◆ **DIRECTION**: Extract each line of the data below exactly as written.

◆ **PROVIDED DATA**:
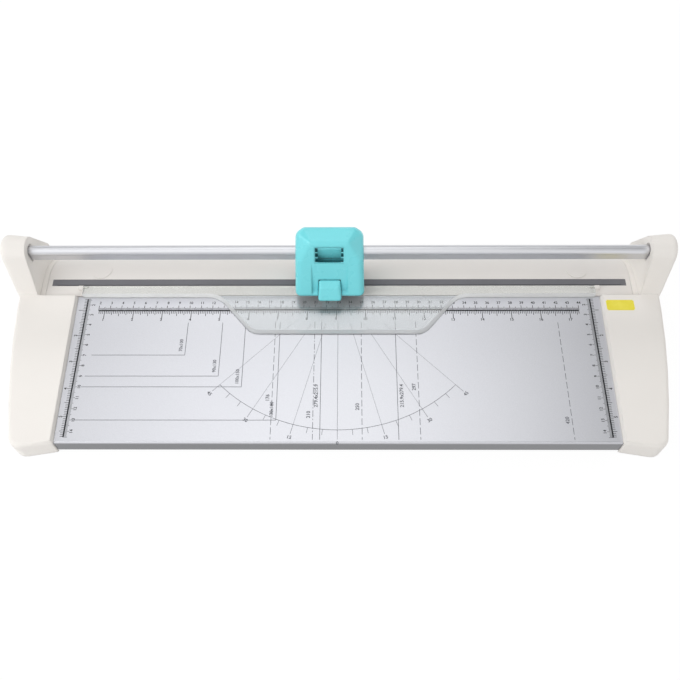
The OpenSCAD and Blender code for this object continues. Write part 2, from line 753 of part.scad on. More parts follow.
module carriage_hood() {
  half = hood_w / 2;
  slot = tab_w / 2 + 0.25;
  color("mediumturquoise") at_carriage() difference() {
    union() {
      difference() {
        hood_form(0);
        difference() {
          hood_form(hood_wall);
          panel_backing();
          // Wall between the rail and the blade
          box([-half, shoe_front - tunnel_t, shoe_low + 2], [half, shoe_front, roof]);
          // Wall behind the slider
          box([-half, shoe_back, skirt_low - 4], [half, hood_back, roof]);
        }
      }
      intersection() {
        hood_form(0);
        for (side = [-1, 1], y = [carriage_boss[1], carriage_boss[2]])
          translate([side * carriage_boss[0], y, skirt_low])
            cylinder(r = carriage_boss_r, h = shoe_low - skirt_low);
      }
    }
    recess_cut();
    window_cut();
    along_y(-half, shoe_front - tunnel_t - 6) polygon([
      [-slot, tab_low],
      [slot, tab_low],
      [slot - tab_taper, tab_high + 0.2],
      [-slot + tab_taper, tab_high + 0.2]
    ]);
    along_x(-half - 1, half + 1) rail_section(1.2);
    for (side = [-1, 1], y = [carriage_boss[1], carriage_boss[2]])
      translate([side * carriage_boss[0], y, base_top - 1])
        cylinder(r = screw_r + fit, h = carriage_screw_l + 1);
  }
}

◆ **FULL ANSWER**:
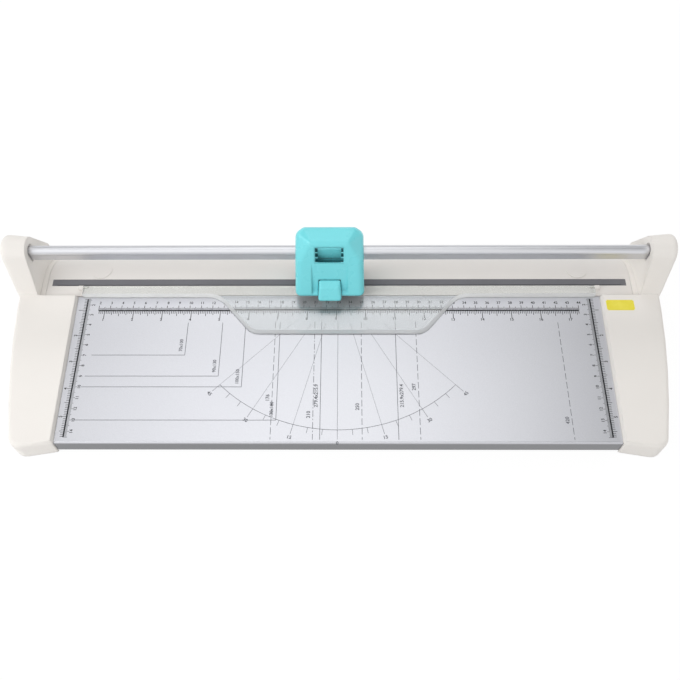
The OpenSCAD and Blender code for this object continues. Write part 2, from line 753 of part.scad on. More parts follow.
module carriage_hood() {
  half = hood_w / 2;
  slot = tab_w / 2 + 0.25;
  color("mediumturquoise") at_carriage() difference() {
    union() {
      difference() {
        hood_form(0);
        difference() {
          hood_form(hood_wall);
          panel_backing();
          // Wall between the rail and the blade
          box([-half, shoe_front - tunnel_t, shoe_low + 2], [half, shoe_front, roof]);
          // Wall behind the slider
          box([-half, shoe_back, skirt_low - 4], [half, hood_back, roof]);
        }
      }
      intersection() {
        hood_form(0);
        for (side = [-1, 1], y = [carriage_boss[1], carriage_boss[2]])
          translate([side * carriage_boss[0], y, skirt_low])
            cylinder(r = carriage_boss_r, h = shoe_low - skirt_low);
      }
    }
    recess_cut();
    window_cut();
    along_y(-half, shoe_front - tunnel_t - 6) polygon([
      [-slot, tab_low],
      [slot, tab_low],
      [slot - tab_taper, tab_high + 0.2],
      [-slot + tab_taper, tab_high + 0.2]
    ]);
    along_x(-half - 1, half + 1) rail_section(1.2);
    for (side = [-1, 1], y = [carriage_boss[1], carriage_boss[2]])
      translate([side * carriage_boss[0], y, base_top - 1])
        cylinder(r = screw_r + fit, h = carriage_screw_l + 1);
  }
}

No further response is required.